We begin in 1915. Prescott Marshal, 25, is beginning to rise in his career as a broker. He is engaged to Marjorie Worth, a woman with social standing and family money -- and what's more important to Prescott is that he truly loves her. His future seems certain. Then one night he has a one-night stand with a girl who had picked him up at a bar, and things fell to pieces. The girl returns to blackmail Prescott, threatening to tell Marjorie, as well as his boss (this is 1915, remember, and brokerage companies are very adverse to scandal). She returns for more and more money. Desperate, Marshall suddenly moves out of his apartment and rents another under an assumed name. She manages to fins him on his wedding day, demanding more money. Frightened, angry, confused, he kills her. Just moments before his best man shows up to deliver him to his nuptials. Prescott keeps him waiting at the door while he stuffs the body in a closet. And then he is taken to his wedding. He has no chance to go back and properly dispose of the body. But, he realizes, the apartment is rented under a false name; no one knows who he is. Still, fear and guilt rack him throughout the wedding and the ensuing honeymoon.

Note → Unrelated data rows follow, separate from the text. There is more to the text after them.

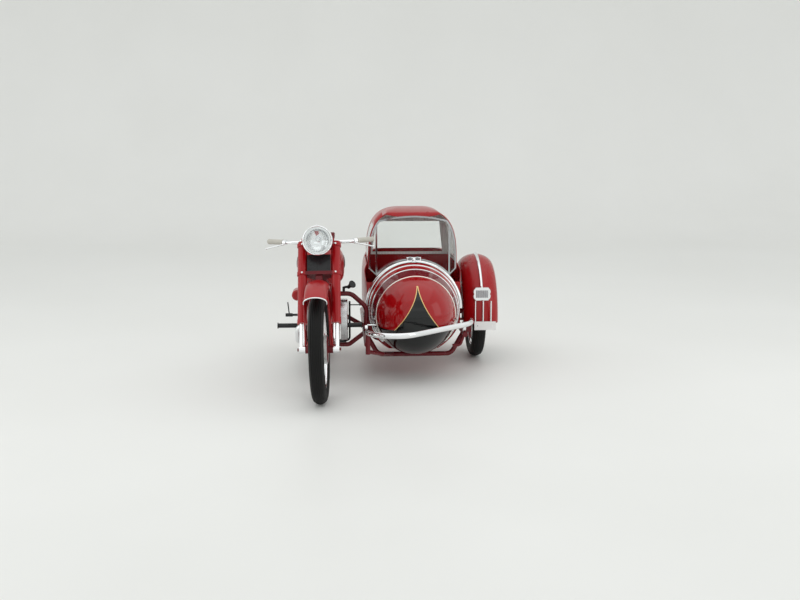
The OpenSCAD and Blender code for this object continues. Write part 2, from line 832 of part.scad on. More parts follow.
module centre_stand() {
  leg_x = 66;
  color(black) place() difference() {
    union() {
      bar([-88, stand_y, cradle_z], [88, stand_y, cradle_z], 14);
      for (s = [-1, 1]) {
        bar([s * leg_x, stand_y, cradle_z], [s * leg_x, stand_y + stand_leg, cradle_z], 10);
        bar([s * (leg_x - 12), stand_y + stand_leg, cradle_z],
            [s * (leg_x + 26), stand_y + stand_leg, cradle_z], 11);
      }
      bar([-leg_x, stand_y + 90, cradle_z], [leg_x, stand_y + 90, cradle_z], 8);
    }
    bar([-120, stand_y, cradle_z], [120, stand_y, cradle_z], 8.5);
  }
}

// ---- Sidecar chassis ----

module sidecar_chassis() {
  dip_z = floor_z - 20;
  post = 330;
  color(dark_paint) place() {
    bar([chassis_in, post - 8, chassis_z], [chassis_in, 1780, chassis_z], chassis_r);
    bar([chassis_out, 650, chassis_z], [chassis_out, 1775, chassis_z], chassis_r);
    for (y = [760, 1350])
      pipe([[chassis_in, y, chassis_z], [chassis_in + 85, y, dip_z],
            [chassis_out - 85, y, dip_z], [chassis_out, y, chassis_z]], 16, 60);
    bar([chassis_in + 6, post, 235], [chassis_in + 6, post, bumper_z - bumper_r - seat], 15);
    pipe([[chassis_in + 6, post, 252], [400, 480, 205], [480, 752, dip_z + 3]], 13, 80);
    pipe([[chassis_out, 705, chassis_z], [chassis_out - 28, 705, 222], [chassis_out - 80, 705, 214]],
         12, 26);
    // Stub axle with its block on the outer tube
    translate([chassis_out - 8, side_y - 28, chassis_z - 12]) cube([26, 56, 62]);
    bar([chassis_out, side_y, tyre_r], [track - hub_half - 2, side_y, tyre_r], 17);
    bar([chassis_out, side_y, tyre_r], [track + hub_half + 16, side_y, tyre_r], spindle_r);
    translate([track - plate_in - 10, side_y, tyre_r]) rotate([0, 90, 0])
      cylinder(h = 10, r = drum_r - drum_wall - 2);
    // Bracket that carries the bumper's outer end
    translate([chassis_out - 10, 742, chassis_z]) cube([62, 30, bumper_z - bumper_r - seat - chassis_z]);
    // Lower links to the motorcycle's frame
    pipe([[cradle_half + cradle_r + seat, 790, cradle_z], [185, 790, cradle_z],
          [chassis_in - 4, 790, chassis_z - 4]], 15, 40);
    pipe([[cradle_half + 3 + cradle_r + seat, pivot_y, pivot_z], [170, pivot_y, pivot_z],
          [chassis_in, pivot_y, chassis_z]], 15, 40);
  }
}

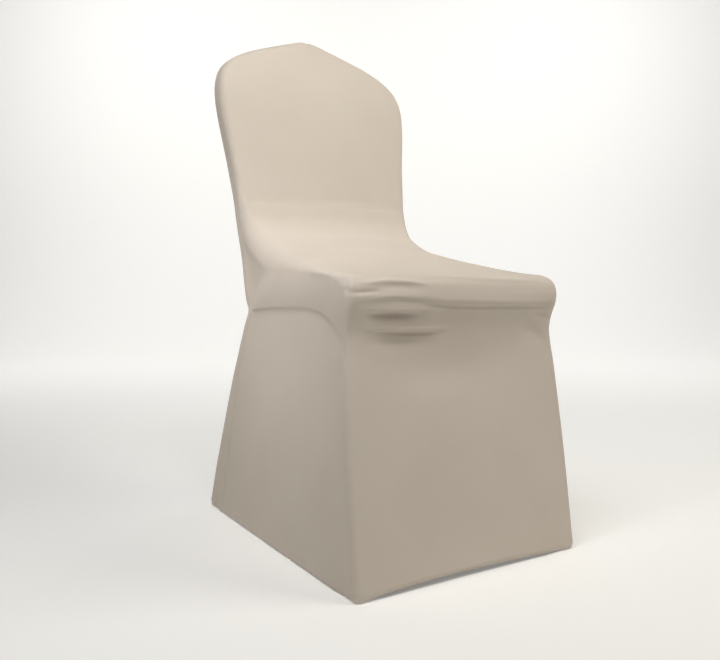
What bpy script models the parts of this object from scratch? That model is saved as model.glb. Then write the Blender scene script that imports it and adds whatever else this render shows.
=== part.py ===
"""A fitted stretch cover for a chair with a crowned back.

Eight pieces of one elastic knit, each a thin sheet in the shape that it takes
when it is stretched over a chair: a front panel, a back panel, two side panels
under the seat, and four foot pockets. The cover is hollow and open below.

Metres, +Z up, +Y towards the back. The tables give depth from the middle of the
footprint and height above the floor. The finished pieces hang from the origin,
which is under the top of the crown, inside the cover.
"""

from typing import NamedTuple

import bmesh
import bpy
import numpy as np

# Driving sizes
HEIGHT = 0.940
BACK_THICKNESS = 0.040
SHEET = 0.0015
SEAM_GAP = 0.0004
HEM_LIFT = 0.0025
WELD = 1e-6

# Edge of the padded back: radius at its front and its rear, and depth of its seam
FRONT_RADIUS = 0.014
REAR_RADIUS = 0.010
SEAM_DEPTH = 0.026
BACK_CROWN = 0.005
FULL_CROWN_ACROSS = 0.171

# Points along each part of a row, from the middle to the seam
FLAT_STEPS = 6
ARC_STEPS = 4
BAND_STEPS = 3
CROWN_ROWS = 13
CROWN_SPREAD = 0.9
BEZIER_ROUND = 0.5523

# Foot pockets
POCKET_RADIUS = 0.0150
POCKET_FLOOR_RADIUS = 0.0090
POCKET_HEIGHT = 0.042
POCKET_CLEARANCE = 0.0006
POCKET_SIDES = 16
POCKET_ROUND_STEPS = 3

CLOTH_COLOUR = (0.58, 0.51, 0.42, 1.0)
CLOTH_ROUGHNESS = 0.82

# How far the taut cloth draws in between the legs, and how far its hem rises there
SIDE_PANEL_HOLLOW = 0.007
SIDE_HOLLOW_POWER = 0.6
FRONT_HEM_ARCH = 0.008
SIDE_HEM_ARCH = 0.002
HEM_ARCH_REACH = 0.12
HEM_ARCH_POWER = 2.5
HEM_ARCH_LEAN = 0.25

# Where the seat's front face starts, which carries the folds, and how fast they set in
FOLD_FACE_Y = -0.215
FOLD_FACE_FADE = 0.02


class OutlinePoint(NamedTuple):
    """A point of the back's half outline, from the crown's peak down."""

    across: float
    height: float


class FacePoint(NamedTuple):
    """How deep the front face of the back lies at a height."""

    height: float
    depth: float


class Row(NamedTuple):
    """One row of a panel: its middle, its rounded edge and its seam."""

    name: str
    steps: int
    mid_y: float
    mid_z: float
    inset: float
    half: float
    edge_y: float
    edge_z: float
    seam_x: float
    seam_y: float
    seam_z: float
    swell: float
    crown: float


class Fold(NamedTuple):
    """A crease in the front: a trough when its depth is positive, a ridge when negative."""

    name: str
    across: float
    height: float
    reach: float
    width: float
    depth: float
    tilt: float
    bend: float


OUTLINE = [
    OutlinePoint(0.0000, HEIGHT),
    OutlinePoint(0.0180, 0.9388),
    OutlinePoint(0.0760, 0.9194),
    OutlinePoint(0.1340, 0.8978),
    OutlinePoint(0.1710, 0.8780),
    OutlinePoint(0.1950, 0.8540),
    OutlinePoint(0.2065, 0.8250),
    OutlinePoint(0.2090, 0.7950),
    OutlinePoint(0.2055, 0.7500),
    OutlinePoint(0.1960, 0.6800),
    OutlinePoint(0.1880, 0.6000),
]

FACE = [
    FacePoint(0.600, 0.1560),
    FacePoint(0.680, 0.1720),
    FacePoint(0.760, 0.1860),
    FacePoint(0.800, 0.1930),
    FacePoint(0.830, 0.1995),
    FacePoint(0.860, 0.2090),
    FacePoint(0.900, 0.2240),
    FacePoint(HEIGHT, 0.2400),
]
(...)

On the honeymoon, his fear of returning to New York overpowers him. Rather than go back to New York, he takes Marjorie to Philadelphia where he begins to works at a different brokerage (for less money than he was making in New York). Marjorie, because a wife's duty is to follow and obey her husband, asks no questions -- at least, none aloud. Prescott's fear of being found isolates the couple. Then, a new face appears at the office, evidently transferred from Detroit, although, with the war, there is not enough work to justify another employee. Prescott gets suspicious, discovers the man is actually a private detective from New York, and fears being trapped. Nothing can be allowed to prevent Prescott from fleeing at a moment's notice. Desperate, Prescott uses a rifle to kill a man whom he thought was Wise, the private detective, but Prescott makes an error and kills the wrong man. The Marjorie announces that she is pregnant. This would tie the couple down to Philadelphia for months, meaning that Prescott would not be able to escape at a moment's notice. He orders Marjorie to get an abortion. Marjorie obeys (she is a dutiful wife, after, all) but it destroys their marriage.
There is still the problem of Wise, whom Prescott is convinced is after him. Following a company smoker (where the male employees had a chance to let down their hair), Wise is found dead at the bottom of a ravine and Prescott is feeling more free than he had in months. Without telling Marjorie, he cancels the lease on their apartment, cleans out his bank account, and books two one-way tickets to San Francisco. He breaks the news to her that they will be leaving that night, without an explanation.. Marjorie, desperately unhappy through the marriage, walks out on him. In Prescott's mind everything he has done, the people he has killed, was done to save his marriage to Marjorie, never realizing that fear and paranoia was what was driving him and not his love for Marjorie.
As I mentioned, this is a very claustrophobic book,, often told in short, rapid-fire, rat-a-tat-tat sentences. At the beginning, this unique approach seems off-putting, but the reader soon realizes that this is how Prescott's mind works, moving quickly from one thing to another, never pausing to reflect, only to react. It adds up to a psychologically intense and powerful novel, but I can see why it remained unreprinted for more than half a century.
It's a masterful work by a master of suspense.
*also reprinted under the "William Irish" by-line.
I've read a lot of Cornell Woolrich's oeuvre over the years including FRIGHT. Almost all Woolrich stories have a time pressure element to them which generates intense suspense. Thanks for another excellent review!